REQUIRED WORK —
Your task is to copy every line of this material exactly.

EXTRACTED MATERIAL —
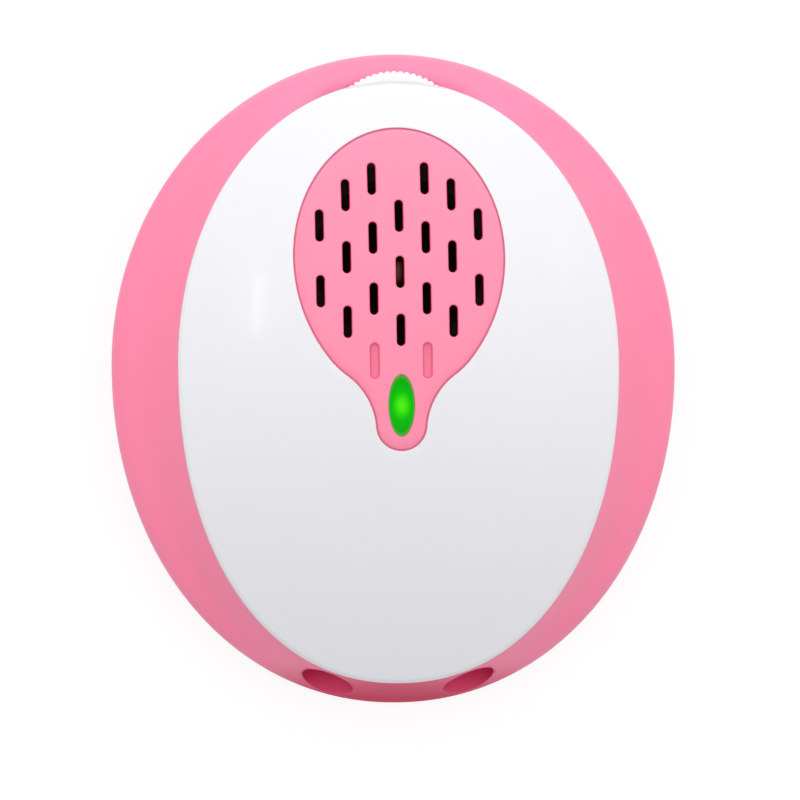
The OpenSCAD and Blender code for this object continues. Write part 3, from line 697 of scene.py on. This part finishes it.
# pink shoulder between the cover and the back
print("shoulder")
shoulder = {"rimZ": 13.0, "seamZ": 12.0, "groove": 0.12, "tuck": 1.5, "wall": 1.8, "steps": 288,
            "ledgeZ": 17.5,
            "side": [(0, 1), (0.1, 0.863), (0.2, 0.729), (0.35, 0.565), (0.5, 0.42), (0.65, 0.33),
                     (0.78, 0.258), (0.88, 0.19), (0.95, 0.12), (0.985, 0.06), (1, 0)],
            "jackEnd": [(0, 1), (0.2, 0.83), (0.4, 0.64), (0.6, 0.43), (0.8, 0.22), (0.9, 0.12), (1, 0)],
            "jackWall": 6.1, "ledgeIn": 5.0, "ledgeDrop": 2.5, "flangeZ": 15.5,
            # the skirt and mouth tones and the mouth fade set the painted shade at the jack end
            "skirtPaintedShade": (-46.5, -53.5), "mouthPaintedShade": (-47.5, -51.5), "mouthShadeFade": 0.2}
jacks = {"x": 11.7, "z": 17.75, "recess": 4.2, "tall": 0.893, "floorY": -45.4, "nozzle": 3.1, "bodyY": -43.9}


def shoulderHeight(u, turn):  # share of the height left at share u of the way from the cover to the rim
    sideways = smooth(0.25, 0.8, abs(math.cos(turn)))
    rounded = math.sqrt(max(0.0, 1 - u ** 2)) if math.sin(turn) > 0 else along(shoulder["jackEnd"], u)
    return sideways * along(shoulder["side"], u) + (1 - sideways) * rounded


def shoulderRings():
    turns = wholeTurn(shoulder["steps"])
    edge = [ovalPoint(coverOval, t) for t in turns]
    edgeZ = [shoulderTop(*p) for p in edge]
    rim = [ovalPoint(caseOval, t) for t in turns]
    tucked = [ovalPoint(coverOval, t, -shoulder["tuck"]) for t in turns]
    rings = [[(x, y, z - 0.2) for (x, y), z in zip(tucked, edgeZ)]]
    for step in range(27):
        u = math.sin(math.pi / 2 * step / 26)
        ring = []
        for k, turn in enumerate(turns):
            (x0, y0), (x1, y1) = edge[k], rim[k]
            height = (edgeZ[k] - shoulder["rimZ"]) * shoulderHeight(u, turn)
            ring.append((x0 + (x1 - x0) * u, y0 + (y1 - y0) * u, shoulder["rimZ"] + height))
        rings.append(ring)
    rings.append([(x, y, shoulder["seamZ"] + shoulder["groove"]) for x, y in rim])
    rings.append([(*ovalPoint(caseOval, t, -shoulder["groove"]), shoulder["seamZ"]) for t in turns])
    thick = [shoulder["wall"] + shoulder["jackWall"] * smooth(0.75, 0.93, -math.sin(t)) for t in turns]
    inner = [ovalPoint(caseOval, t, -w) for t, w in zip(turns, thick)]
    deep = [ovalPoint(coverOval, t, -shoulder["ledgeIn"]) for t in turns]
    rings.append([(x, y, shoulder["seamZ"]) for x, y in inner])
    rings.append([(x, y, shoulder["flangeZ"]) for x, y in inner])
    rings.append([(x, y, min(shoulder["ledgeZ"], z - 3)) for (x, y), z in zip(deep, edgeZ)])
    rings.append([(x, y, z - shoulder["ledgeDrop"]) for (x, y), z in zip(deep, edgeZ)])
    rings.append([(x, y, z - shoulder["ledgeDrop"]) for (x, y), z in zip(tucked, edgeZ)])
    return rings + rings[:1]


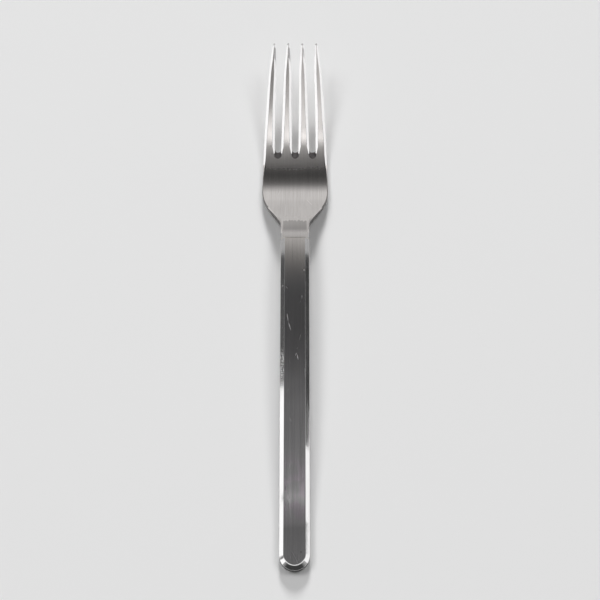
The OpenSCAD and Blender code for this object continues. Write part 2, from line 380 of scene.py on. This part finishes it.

WRITTEN ANSWER —
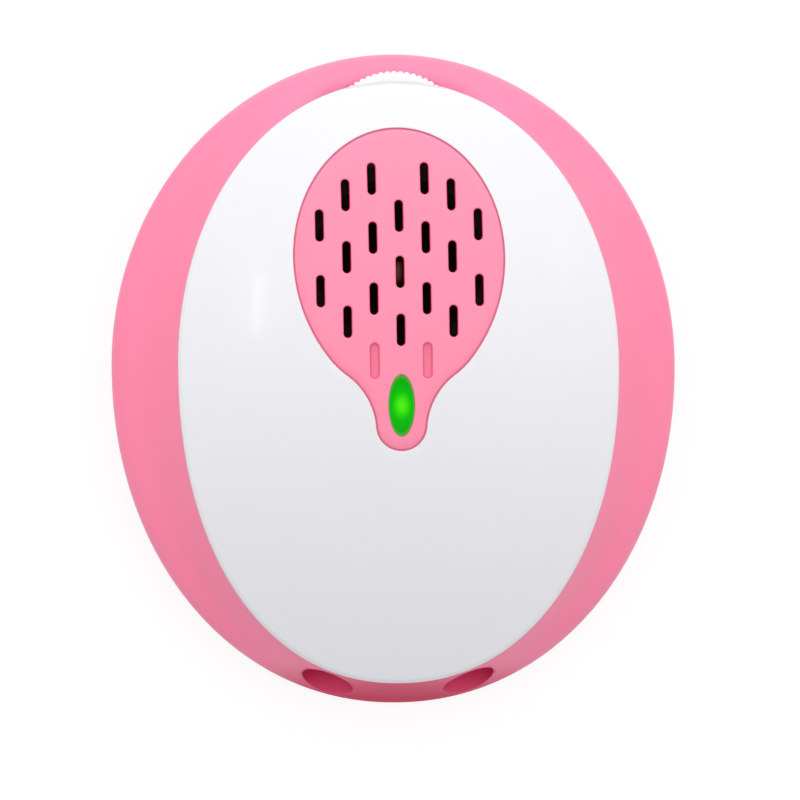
The OpenSCAD and Blender code for this object continues. Write part 3, from line 697 of scene.py on. This part finishes it.
# pink shoulder between the cover and the back
print("shoulder")
shoulder = {"rimZ": 13.0, "seamZ": 12.0, "groove": 0.12, "tuck": 1.5, "wall": 1.8, "steps": 288,
            "ledgeZ": 17.5,
            "side": [(0, 1), (0.1, 0.863), (0.2, 0.729), (0.35, 0.565), (0.5, 0.42), (0.65, 0.33),
                     (0.78, 0.258), (0.88, 0.19), (0.95, 0.12), (0.985, 0.06), (1, 0)],
            "jackEnd": [(0, 1), (0.2, 0.83), (0.4, 0.64), (0.6, 0.43), (0.8, 0.22), (0.9, 0.12), (1, 0)],
            "jackWall": 6.1, "ledgeIn": 5.0, "ledgeDrop": 2.5, "flangeZ": 15.5,
            # the skirt and mouth tones and the mouth fade set the painted shade at the jack end
            "skirtPaintedShade": (-46.5, -53.5), "mouthPaintedShade": (-47.5, -51.5), "mouthShadeFade": 0.2}
jacks = {"x": 11.7, "z": 17.75, "recess": 4.2, "tall": 0.893, "floorY": -45.4, "nozzle": 3.1, "bodyY": -43.9}


def shoulderHeight(u, turn):  # share of the height left at share u of the way from the cover to the rim
    sideways = smooth(0.25, 0.8, abs(math.cos(turn)))
    rounded = math.sqrt(max(0.0, 1 - u ** 2)) if math.sin(turn) > 0 else along(shoulder["jackEnd"], u)
    return sideways * along(shoulder["side"], u) + (1 - sideways) * rounded


def shoulderRings():
    turns = wholeTurn(shoulder["steps"])
    edge = [ovalPoint(coverOval, t) for t in turns]
    edgeZ = [shoulderTop(*p) for p in edge]
    rim = [ovalPoint(caseOval, t) for t in turns]
    tucked = [ovalPoint(coverOval, t, -shoulder["tuck"]) for t in turns]
    rings = [[(x, y, z - 0.2) for (x, y), z in zip(tucked, edgeZ)]]
    for step in range(27):
        u = math.sin(math.pi / 2 * step / 26)
        ring = []
        for k, turn in enumerate(turns):
            (x0, y0), (x1, y1) = edge[k], rim[k]
            height = (edgeZ[k] - shoulder["rimZ"]) * shoulderHeight(u, turn)
            ring.append((x0 + (x1 - x0) * u, y0 + (y1 - y0) * u, shoulder["rimZ"] + height))
        rings.append(ring)
    rings.append([(x, y, shoulder["seamZ"] + shoulder["groove"]) for x, y in rim])
    rings.append([(*ovalPoint(caseOval, t, -shoulder["groove"]), shoulder["seamZ"]) for t in turns])
    thick = [shoulder["wall"] + shoulder["jackWall"] * smooth(0.75, 0.93, -math.sin(t)) for t in turns]
    inner = [ovalPoint(caseOval, t, -w) for t, w in zip(turns, thick)]
    deep = [ovalPoint(coverOval, t, -shoulder["ledgeIn"]) for t in turns]
    rings.append([(x, y, shoulder["seamZ"]) for x, y in inner])
    rings.append([(x, y, shoulder["flangeZ"]) for x, y in inner])
    rings.append([(x, y, min(shoulder["ledgeZ"], z - 3)) for (x, y), z in zip(deep, edgeZ)])
    rings.append([(x, y, z - shoulder["ledgeDrop"]) for (x, y), z in zip(deep, edgeZ)])
    rings.append([(x, y, z - shoulder["ledgeDrop"]) for (x, y), z in zip(tucked, edgeZ)])
    return rings + rings[:1]


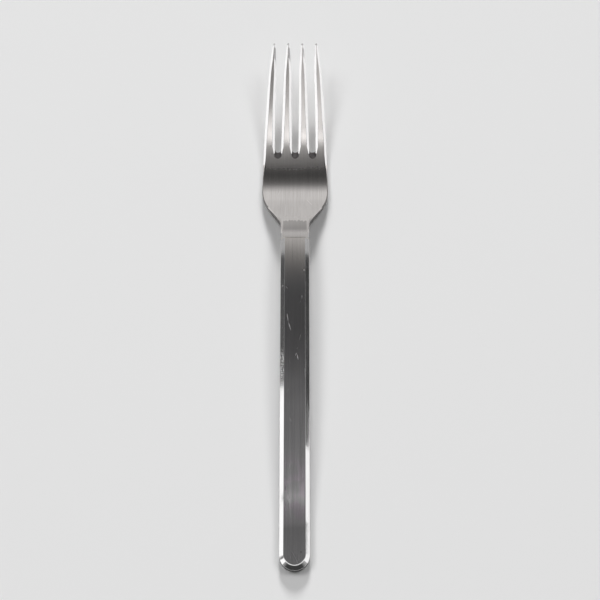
The OpenSCAD and Blender code for this object continues. Write part 2, from line 380 of scene.py on. This part finishes it.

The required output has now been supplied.